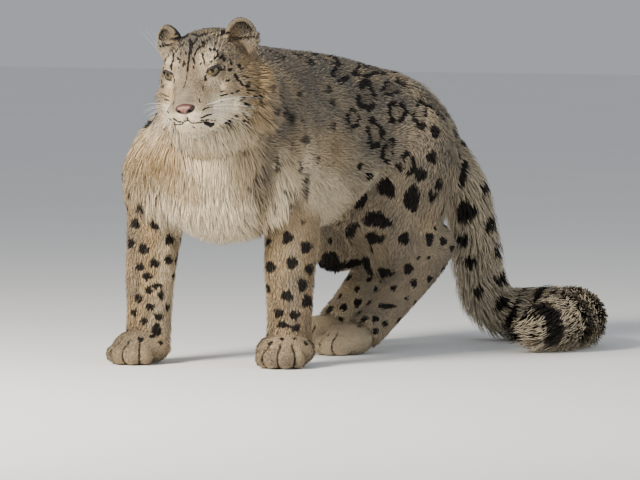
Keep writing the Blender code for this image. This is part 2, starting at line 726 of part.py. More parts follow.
def lock_mesh(root, normal, lie, kind, shorter, whole, chance):
    """Corners and faces of one flat, tapered lock that lies over the body and bends."""
    length, half_width, half_thick, sink, rise = LOCKS[kind]
    size = chance.uniform(*LOCK_SPREAD)
    sway = math.radians(chance.uniform(-LOCK_SWAY, LOCK_SWAY))
    bend = math.radians(chance.uniform(-LOCK_BEND, LOCK_BEND))
    up = normal.copy()
    ahead = (lie - up * lie.dot(up)).normalized()
    ahead.rotate(Quaternion(up, sway))
    spot = root.copy()
    before = 0.0
    corners = []
    for share, width, height in LOCK_SHAPE:
        spot, up, _, _ = whole.find_nearest(spot + ahead * ((share - before) * length * size * shorter))
        ahead.rotate(Quaternion(up, bend * (share - before)))
        ahead = (ahead - up * ahead.dot(up)).normalized()
        before = share
        middle = spot + up * (height * (sink if height < 0 else rise * size))
        if width == 0.0:
            corners.append(middle)
            break
        aside = up.cross(ahead) * (half_width * width * size)
        thick = up * (half_thick * (0.5 + 0.5 * width))
        corners += [middle - aside, middle - thick, middle + aside, middle + thick]
    faces = [(3, 2, 1, 0)]
    for row in (0, 4):
        for k in range(4):
            following = (k + 1) % 4
            faces.append((row + k, row + following, row + 4 + following, row + 4 + k))
    faces += [(8 + k, 8 + (k + 1) % 4, 12) for k in range(4)]
    return corners, faces


def is_clear(corners, faces, own, others):
    """True where a lock is rooted well inside its piece, above the ground and off the others."""
    if min(corner.z for corner in corners) < LOCK_FLOOR:
        return False
    for corner in corners[:4]:
        spot, normal, _, depth = own.find_nearest(corner)
        if depth < ROOT_DEPTH or (corner - spot).dot(normal) > 0:
            return False
    tree = BVHTree.FromPolygons(corners, faces)
    for other in others:
        if tree.overlap(other):
            return False
        if any(other.find_nearest(corner, LOCK_CLEAR)[0] for corner in corners):
            return False
    return True


def roots_in(piece, middle, reach, others, chance):
    """Endless spots on a piece inside a place, clear of the cuts, spread evenly."""
    places = []
    for face in piece.data.polygons:
        offset = face.center - middle
        if sum((offset[i] / reach[i]) ** 2 for i in range(3)) < 1.0:
            places.append(face)
    weights = [face.area for face in places]
    used = []
    while places:
        best = None
        for face in chance.choices(places, weights, k=14):
            corners = [piece.data.vertices[i].co for i in face.vertices]
            shares = [chance.random() + 0.05 for _ in corners]
            spot = blend(shares, corners) / sum(shares)
            if any(other.find_nearest(spot, ROOT_MARGIN)[0] for other in others):
                continue
            apart = min(((spot - old).length for old in used), default=1.0)
            if best is None or apart > best[0]:
                best = (apart, spot, face.normal.copy())
        if best:
            used.append(best[1])
        yield best


def grow_locks(pieces, zones):
    """Makes the locks of every place and fuses them with the piece that carries them."""
    chance = random.Random(SEED)
    trees = {name: tree_of(piece) for name, piece in pieces.items()}
    corners = [vert.co.copy() for piece in pieces.values() for vert in piece.data.vertices]
    faces = []
    start = 0
    for piece in pieces.values():
        faces += [[start + i for i in face.vertices] for face in piece.data.polygons]
        start += len(piece.data.vertices)
    whole = BVHTree.FromPolygons(corners, faces)
    grown = {name: [] for name in pieces}
    grown_trees = {name: [] for name in pieces}
    for name, middle, reach, lie, kind, number in zones:
        bases = [tree for other, tree in trees.items() if other != name]
        spots = roots_in(pieces[name], Vector(middle), reach, bases, chance)
        for _, best in zip(range(number), spots):
            if best is None:
                continue
            _, root, normal = best
            way = tail_lie(root) if lie is None else Vector(lie)
            others = bases + [tree for other, made in grown_trees.items() if other != name for tree in made]
            for shorter in LOCK_TRIES:
                made = lock_mesh(root, normal, way, kind, shorter, whole, chance)
                if is_clear(*made, trees[name], others):
                    grown[name].append(made)
                    grown_trees[name].append(BVHTree.FromPolygons(*made))
                    break
    for name, made in grown.items():
        if made:
            fuse(pieces[name], made)


def fuse(piece, locks):
    """Joins locks with the piece they grow from, by one union."""
    group = bpy.data.collections.new("locks")
    bpy.context.scene.collection.children.link(group)
    for corners, faces in locks:
        mesh = bpy.data.meshes.new("lock")
        mesh.from_pydata(corners, [], faces)
        group.objects.link(bpy.data.objects.new("lock", mesh))
    union = piece.modifiers.new("union", "BOOLEAN")
    union.operation = "UNION"
    union.operand_type = "COLLECTION"
    union.collection = group
    union.solver = "MANIFOLD"
    apply_modifiers(piece)
    for lock in list(group.objects):
        bpy.data.objects.remove(lock)
    bpy.data.collections.remove(group)
    keep_largest(piece)


def lock_zones():
    """Every place where locks grow, with those of the cheeks and the tail."""
    place = head_place()
    zones = list(ZONES)
    middle, reach, lie, kind, number = RUFF_ZONE
    for side in (1, -1):
        spot = place @ sided(Vector(middle), side)
        way = place.to_3x3() @ sided(Vector(lie), side)
        zones.append(("head", spot, reach, way, kind, number))
    for number, count in enumerate(TAIL_LOCKS, 1):
        zones.append((f"tail_{number}", (0.0, 0.0, 0.0), (FAR, FAR, FAR), None, "tail", count))
    return zones


def finish(piece):
    """Gives a piece its material and smooth shading."""
    finish_name = FINISH_OF.get(piece.name, "coat")
    colour, roughness = FINISHES[finish_name]
    material = bpy.data.materials.get(finish_name) or bpy.data.materials.new(finish_name)
    material.use_nodes = True
    shader = material.node_tree.nodes["Principled BSDF"]
    shader.inputs["Base Color"].default_value = (*colour, 1.0)
    shader.inputs["Roughness"].default_value = roughness
    material.diffuse_color = (*colour, 1.0)
    piece.data.materials.clear()
    piece.data.materials.append(material)
    piece.data.shade_smooth()
    piece.data.set_sharp_from_angle(angle=math.radians(SHARP))


def build():
    """Makes every piece and puts it in the collection."""
    for old in list(bpy.data.objects):
        bpy.data.objects.remove(old)
    legs = {
        "foreleg_left": (FORELEG_LEFT, "forepaw_left"),
        "foreleg_right": (FORELEG_RIGHT, "forepaw_right"),
        "hindleg_left": (FOOT_LEFT, "hindpaw_left"),
        "hindleg_right": (FOOT_RIGHT, "hindpaw_right"),
    }
    forms = [trunk_form(), neck_form(), skull_stump()]
    for rows in (THIGH_LEFT, SHANK_LEFT, THIGH_RIGHT, SHANK_RIGHT):
        forms.append(limb("muscle", rows))
    for rows, _ in legs.values():
        forms.append(limb("leg", rows, LEG_SWELL))
    stump = smooth_between(TAIL, TAIL_STEPS)[: TAIL_CUTS[0] + 3]
    forms.append(loft("stump", limb_rings(stump, 20)))
    body = joined("torso_rear", forms, BODY_GRAIN, BODY_TRIANGLES, 14)
    make_root(body)
    make_head(body)
    make_tail()
    pieces = {}
    for name, side in (("foreleg_left", 1.0), ("foreleg_right", -1.0)):
        planes = leg_planes(0.17, side, FORELEG_EDGE, FORELEG_BACK, -1.0)
        pieces[name] = parted(body, name, planes)
    for name, side in (("hindleg_left", 1.0), ("hindleg_right", -1.0)):
        planes = leg_planes(0.66, side, HINDLEG_EDGE, THIGH_FRONT, 1.0)
        pieces[name] = parted(body, name, planes)
    for name, (rows, paw) in legs.items():
        make_paw(paw, rows, pieces[name])
    loin, out = flat_across(LOIN_CUT, 1.0)
    front = parted(body, "torso_front", [(loin, out.cross(UP))])
    tilt = Matrix.Rotation(math.radians(NECK_CUT_TILT), 3, "X")
    parted(front, "neck", [(NECK_CUT, tilt @ Vector((0.2, -1.0, 0.0)))])
    made = {piece.name: piece for piece in bpy.context.scene.collection.objects}
    grow_locks(made, lock_zones())
    group = bpy.data.collections.new("snow leopard")
    bpy.context.scene.collection.children.link(group)
    for piece in list(bpy.context.scene.collection.objects):
        piece.data.transform(Matrix.Translation(-MIDDLE))
        finish(piece)
        group.objects.link(piece)
        bpy.context.scene.collection.objects.unlink(piece)


def skull_stump():
    """A plain copy of the skull, so that the neck runs on into the head."""
    form = skull_form()
    form.data.transform(head_place())
    return form


build()
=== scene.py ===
"""A snow leopard, life size and still: its skin, coat, eyes, nose and whiskers.

The body's tables repeat those of the solids, in metres and degrees. The animal faces -Y,
its left side is +X, and the ground is z = 0. Every mesh is made in the tables' own place and
is moved over the origin at the end.
"""

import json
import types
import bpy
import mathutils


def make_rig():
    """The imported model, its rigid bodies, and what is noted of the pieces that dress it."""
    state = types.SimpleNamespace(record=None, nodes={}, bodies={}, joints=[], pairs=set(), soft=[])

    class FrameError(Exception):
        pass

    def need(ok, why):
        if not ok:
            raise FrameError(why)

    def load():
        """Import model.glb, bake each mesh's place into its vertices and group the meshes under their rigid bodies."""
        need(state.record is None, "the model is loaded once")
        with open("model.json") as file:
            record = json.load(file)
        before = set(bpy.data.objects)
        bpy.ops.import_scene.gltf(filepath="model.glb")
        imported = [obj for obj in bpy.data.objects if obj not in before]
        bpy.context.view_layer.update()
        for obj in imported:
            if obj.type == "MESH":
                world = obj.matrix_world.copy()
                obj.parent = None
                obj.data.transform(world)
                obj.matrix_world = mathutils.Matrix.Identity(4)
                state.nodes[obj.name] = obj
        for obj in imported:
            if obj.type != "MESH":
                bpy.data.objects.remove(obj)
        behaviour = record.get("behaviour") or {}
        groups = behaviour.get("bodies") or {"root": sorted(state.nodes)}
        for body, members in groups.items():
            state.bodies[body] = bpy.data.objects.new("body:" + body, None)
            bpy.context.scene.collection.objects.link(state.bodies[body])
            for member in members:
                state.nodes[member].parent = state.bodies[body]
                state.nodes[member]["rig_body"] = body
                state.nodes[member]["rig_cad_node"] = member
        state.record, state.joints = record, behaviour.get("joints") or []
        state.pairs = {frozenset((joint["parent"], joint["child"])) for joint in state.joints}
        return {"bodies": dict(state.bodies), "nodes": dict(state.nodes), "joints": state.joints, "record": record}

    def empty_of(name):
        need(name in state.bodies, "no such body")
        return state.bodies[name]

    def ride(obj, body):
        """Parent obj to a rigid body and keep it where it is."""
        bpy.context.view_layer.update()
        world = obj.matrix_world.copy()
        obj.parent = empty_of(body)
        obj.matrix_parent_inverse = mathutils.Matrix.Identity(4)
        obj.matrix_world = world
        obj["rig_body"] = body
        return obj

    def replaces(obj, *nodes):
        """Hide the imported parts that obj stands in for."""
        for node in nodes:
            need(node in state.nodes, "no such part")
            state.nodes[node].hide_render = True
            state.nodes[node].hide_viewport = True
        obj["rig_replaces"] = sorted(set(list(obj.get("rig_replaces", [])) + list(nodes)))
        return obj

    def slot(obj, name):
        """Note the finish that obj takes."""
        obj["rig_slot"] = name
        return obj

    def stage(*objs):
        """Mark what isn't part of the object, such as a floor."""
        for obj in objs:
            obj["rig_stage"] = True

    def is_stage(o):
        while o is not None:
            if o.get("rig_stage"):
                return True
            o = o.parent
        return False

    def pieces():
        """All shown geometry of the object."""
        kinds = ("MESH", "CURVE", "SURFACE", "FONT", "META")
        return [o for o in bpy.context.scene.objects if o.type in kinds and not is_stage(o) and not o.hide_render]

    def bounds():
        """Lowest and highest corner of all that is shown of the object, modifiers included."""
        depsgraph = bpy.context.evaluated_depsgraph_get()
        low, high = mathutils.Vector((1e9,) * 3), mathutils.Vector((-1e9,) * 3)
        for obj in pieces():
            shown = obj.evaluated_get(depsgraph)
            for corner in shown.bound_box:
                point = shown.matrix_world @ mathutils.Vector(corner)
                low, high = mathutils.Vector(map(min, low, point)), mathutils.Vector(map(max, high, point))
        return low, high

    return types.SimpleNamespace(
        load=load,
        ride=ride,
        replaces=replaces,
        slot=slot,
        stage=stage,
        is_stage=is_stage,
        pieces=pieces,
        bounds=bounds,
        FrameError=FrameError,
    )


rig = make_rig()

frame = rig.load()

import json
import logging
import math
from dataclasses import astuple, dataclass, field, replace
from enum import Enum, IntEnum

import bmesh
import bpy
import numpy as np
from mathutils import Euler, Matrix, Vector, kdtree

LOG = logging.getLogger("snow_leopard")
SIZE_FILE = "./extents.json"
SEED = 11
# points that are worked out at a time
BATCH = 20000
UP = Vector((0.0, 0.0, 1.0))

# trunk: the chest runs straight, the back bends in one arc to the root of the tail
CHEST_LENGTH = 0.24
BACK_LENGTH = 0.62
CHEST_HEADING = 17.0
RUMP_HEADING = -31.0
CHEST_FRONT = Vector((0.023, -0.153, 0.0))

# middle of the whole body in plan, which is set over the origin at the end
MIDDLE = Vector((0.0834, 0.2920, 0.0))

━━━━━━

• _Aim_: In the listing above, find each line with the word "need" and copy it.

• _Task solution_:
    def need(ok, why):
        need(state.record is None, "the model is loaded once")
        need(name in state.bodies, "no such body")
            need(node in state.nodes, "no such part")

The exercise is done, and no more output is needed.